Contando com a defesa incansável de deputados federais catarinenses e após um encontro em janeiro de 2019 na sede do IBAMA, o então Presidente do órgão, Eduardo Bim, arquivou todas as multas em uma única canetada, segundo publicou a Agência Pública

O Ministério Público Federal de Santa Catarina (MPF-SC) abriu um processo de investigação sobre a decisão de Bim, partindo de um dossiê que aponta irregularidades no questionável processo de advocacia que culminou na anulação das autuações da Operação Campereada. Através de documentos que constam do dossiê, os proprietários que promoveram supressão de vegetação buscaram defesa diretamente ao então ministro Ricardo Salles (MMA) e do Ibama, invocando a promessa feita por Jair Bolsonaro na campanha de 2018,  de acabar com o que chamava de “indústria de multas” ambientais. 

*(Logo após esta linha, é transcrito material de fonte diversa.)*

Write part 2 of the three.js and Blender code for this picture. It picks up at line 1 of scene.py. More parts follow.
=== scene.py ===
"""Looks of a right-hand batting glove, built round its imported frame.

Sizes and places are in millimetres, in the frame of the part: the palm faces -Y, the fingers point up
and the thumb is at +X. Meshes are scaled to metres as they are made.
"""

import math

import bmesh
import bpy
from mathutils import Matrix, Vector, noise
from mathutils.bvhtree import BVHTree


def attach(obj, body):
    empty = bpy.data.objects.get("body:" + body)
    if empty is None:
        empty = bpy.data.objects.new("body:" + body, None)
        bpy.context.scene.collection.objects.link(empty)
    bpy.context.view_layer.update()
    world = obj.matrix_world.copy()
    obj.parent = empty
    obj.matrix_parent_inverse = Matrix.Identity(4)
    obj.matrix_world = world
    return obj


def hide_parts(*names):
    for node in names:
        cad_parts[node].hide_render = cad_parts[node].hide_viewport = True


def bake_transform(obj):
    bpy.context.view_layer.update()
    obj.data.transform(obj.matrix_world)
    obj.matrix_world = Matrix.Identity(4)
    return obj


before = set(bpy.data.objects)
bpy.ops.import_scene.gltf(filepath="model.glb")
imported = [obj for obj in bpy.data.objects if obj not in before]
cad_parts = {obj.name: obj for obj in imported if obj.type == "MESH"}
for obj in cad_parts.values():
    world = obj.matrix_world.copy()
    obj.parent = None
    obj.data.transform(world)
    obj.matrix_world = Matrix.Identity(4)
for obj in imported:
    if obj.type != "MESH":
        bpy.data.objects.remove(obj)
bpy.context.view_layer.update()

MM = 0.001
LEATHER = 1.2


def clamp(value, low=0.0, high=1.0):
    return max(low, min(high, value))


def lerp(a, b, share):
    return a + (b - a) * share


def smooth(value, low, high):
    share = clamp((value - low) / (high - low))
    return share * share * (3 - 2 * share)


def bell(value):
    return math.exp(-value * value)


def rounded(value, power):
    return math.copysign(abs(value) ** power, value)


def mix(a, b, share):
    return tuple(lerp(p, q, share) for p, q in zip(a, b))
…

Além disso, na  época servidores do IBAMA relataram intimidações vindas dos produtores autuados, sobretudo por ligações telefônicas, que buscavam exaltar o apoio e defesa que estavam recebendo de congressistas brasileiros. “A situação da ligação [telefônica] ofensiva e até ameaçadora coloca em risco não apenas o trabalho do Ibama, mas do próprio servidor público no exercício das suas funções”, escreveu a fiscal que registrou formalmente o acontecido. O episódio demonstra que a Operação Campereada, pela pressão das bancadas ruralistas gaúcha e catarinense, acabou desmontada pelo próprio Ibama.

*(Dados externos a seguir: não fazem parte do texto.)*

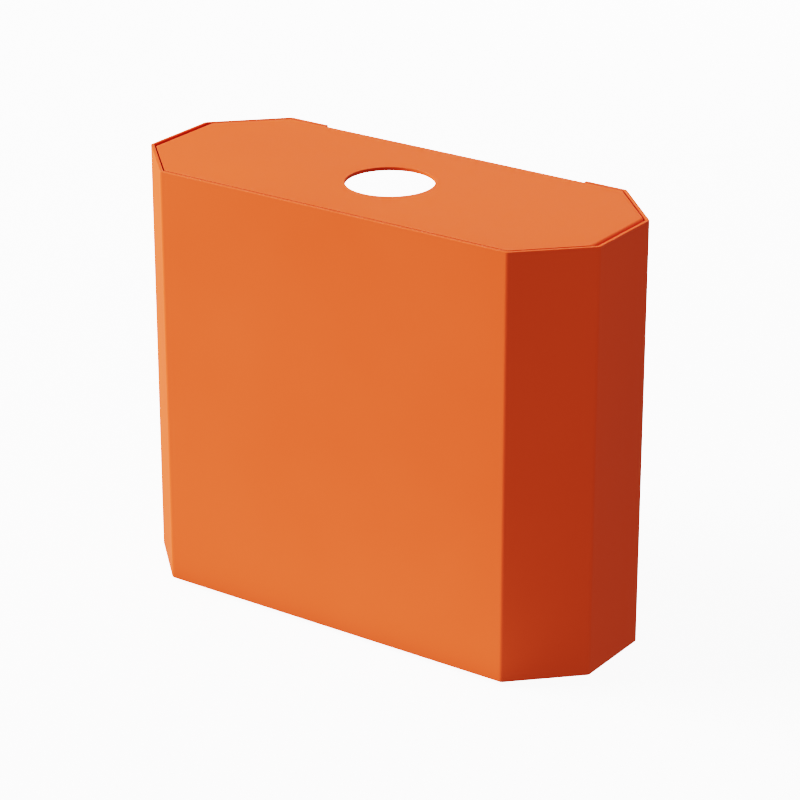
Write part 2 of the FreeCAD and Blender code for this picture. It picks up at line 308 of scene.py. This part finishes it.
def soft_light(name, place, facing, size, power, mirrored=True):
    """Flat light that shines the opposite way to facing. mirrored: whether glossy surfaces show it."""
    light = bpy.data.lights.new(name, "AREA")
    light.shape = "RECTANGLE"
    light.size, light.size_y = size
    light.energy = power
    lamp = bpy.data.objects.new(name, light)
    lamp.location = place
    lamp.rotation_euler = facing.to_track_quat("Z", "Y").to_euler()
    lamp.visible_camera = False
    lamp.visible_glossy = mirrored
    bpy.context.scene.collection.objects.link(lamp)


def far_light(name, direction, distance, size, power, mirrored=True):
    """Square light that stands in that direction from the bin."""
    place = AIM + direction.normalized() * distance
    soft_light(name, place, direction, (size, size), power, mirrored)


def fill_world():
    """White surroundings that light every face a little."""
    world = bpy.data.worlds.new("studio_fill")
    world.use_nodes = True
    background = world.node_tree.nodes["Background"]
    background.inputs["Color"].default_value = (1, 1, 1, 1)
    background.inputs["Strength"].default_value = FILL_STRENGTH
    bpy.context.scene.world = world


def camera():
    """Long lens that looks down at the front right corner."""
    lens = bpy.data.cameras.new("camera")
    lens.lens = CAMERA_LENS
    lens.sensor_width = SENSOR_WIDTH
    lens.clip_start = 0.05
    lens.clip_end = 50.0
    body = bpy.data.objects.new("camera", lens)
    back = Vector((
        math.sin(CAMERA_AZIMUTH) * math.cos(CAMERA_ELEVATION),
        -math.cos(CAMERA_AZIMUTH) * math.cos(CAMERA_ELEVATION),
        math.sin(CAMERA_ELEVATION),
    ))
    body.location = AIM + back * CAMERA_DISTANCE
    body.rotation_euler = (math.pi / 2 - CAMERA_ELEVATION, 0.0, CAMERA_AZIMUTH)
    bpy.context.scene.collection.objects.link(body)
    bpy.context.scene.camera = body


def colour_management():
    """Film-like response, which keeps the orange's hue from lit to shaded faces."""
    view = bpy.context.scene.view_settings
    view.view_transform = "Filmic"
    view.look = "High Contrast"


dress_cad_nodes()
floor_and_cove()
far_light("key", KEY_DIRECTION, KEY_DISTANCE, KEY_SIZE, KEY_POWER)
far_light("rear_fill", REAR_DIRECTION, REAR_DISTANCE, REAR_SIZE, REAR_POWER, mirrored=False)
soft_light("side_fill", SIDE_PLACE, Vector((1, 0, 0)), SIDE_SIZE, SIDE_POWER, mirrored=False)
soft_light("floor_bounce", BOUNCE_PLACE, Vector((0, 0, -1)), BOUNCE_SIZE, BOUNCE_POWER, mirrored=False)
fill_world()
camera()
colour_management()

Agora o IBAMA dá sinais de que os tempos de impunidade a desmatadores estão no passado, tendo sido findadas junto com o término do governo de Jair Bolsonaro. Em ofício publicado em nove de fevereiro, o atual presidente substituto do órgão, Jair Schmitt, apresenta oito considerações sobre o caso para decidir sobre a continuidade dos processos da operação, sem considerar a hipótese de Mediação junto à Procuradoria Federal Especializada. 

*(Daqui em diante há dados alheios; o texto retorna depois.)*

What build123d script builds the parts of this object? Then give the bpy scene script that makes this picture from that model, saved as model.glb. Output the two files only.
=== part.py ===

O texto também é claro quanto à inconstitucionalidade da legislação catarinense, em desacordo completo com a regras federais sobre o licenciamento ambiental de atividades agrícolas em áreas naturais. Schmitt citou o precedente jurídico produzido no estado do Tocantins para ilustrar a inquestionável soberania da Lei da Mata Atlântica (Lei 11.428/2006) para regulamentar o tema em questão: “A Ação Direta de Inconstitucionalidade nº 5312/TO, que  foi julgada procedente pelo Supremo Tribunal Federal e  declarou inválidos trechos da Lei Estadual nº 2.713/13, que visava dispensa de licenciamento ambiental as atividades agrossilvipastoris (DJ 11/02/19), revela entendimento da Suprema Corte contrário ao dispositivo da lei catarinense que objetivou o mesmo propósito”



Coxilha Rica

Imagem aérea na região de Coxilha Rica, Lages (SC). Foto: Wigold B. Schaffer.

Apremavi atuou na elaboração do Plano da Mata Atlântica de Lages

Após quase dois anos de trabalho, especialistas em conservação, restauração e planejamento territorial da Apremavi apresentaram em 2018 uma proposta de Plano Municipal da Mata Atlântica do município. O documento foi apresentado ao Executivo Municipal de Lages (SC), contemplando um diagnóstico completo da situação da Mata Atlântica no município, uma avaliação da capacidade de gestão ambiental do município, integra ações do Plano Diretor Municipal e dos Planos Setoriais, indicações de áreas e ações prioritárias para conservação da biodiversidade, apresenta um Mapa de Áreas Prioritárias para Conservação e Recuperação da Vegetação Nativa e sugestão de um Plano de Ação.

Na oportunidade, Antonio Ceron, Prefeito de Lages, chegou a parabenizar a equipe responsável pela robustez da proposta: “Sabemos que o plano é importante e foi elaborado dentro das normas e leis ambientais, daí a necessidade de uma consciência municipal diante do documento a ser aprovado”, destacou Ceron.

Curiosamente, o mesmo político integrou a comitiva à Brasília dos produtores autuados na Operação Araxá, buscando a revogação de autuações por infrações ambientais e a liberação de áreas embargadas junto a congressistas ruralistas. Neste mês, o político foi um dos presos numa operação que investiga corrupção e lavagem de dinheiro em contratos de coleta de lixo.

A proposta do Plano Municipal de Conservação e Recuperação da Mata Atlântica do município de Lages, que deveria ter seguido na época para aprovação pelo Conselho Municipal de Meio Ambiente, não teve avanços na tramitação até a data de publicação dessa matéria (28/02/2023).

Miriam Prochnow, então Presidente e demais integrantes da equipe Apremavi entregam em mãos o PMMA de Lages (03/2018). Foto: Arquivo Apremavi.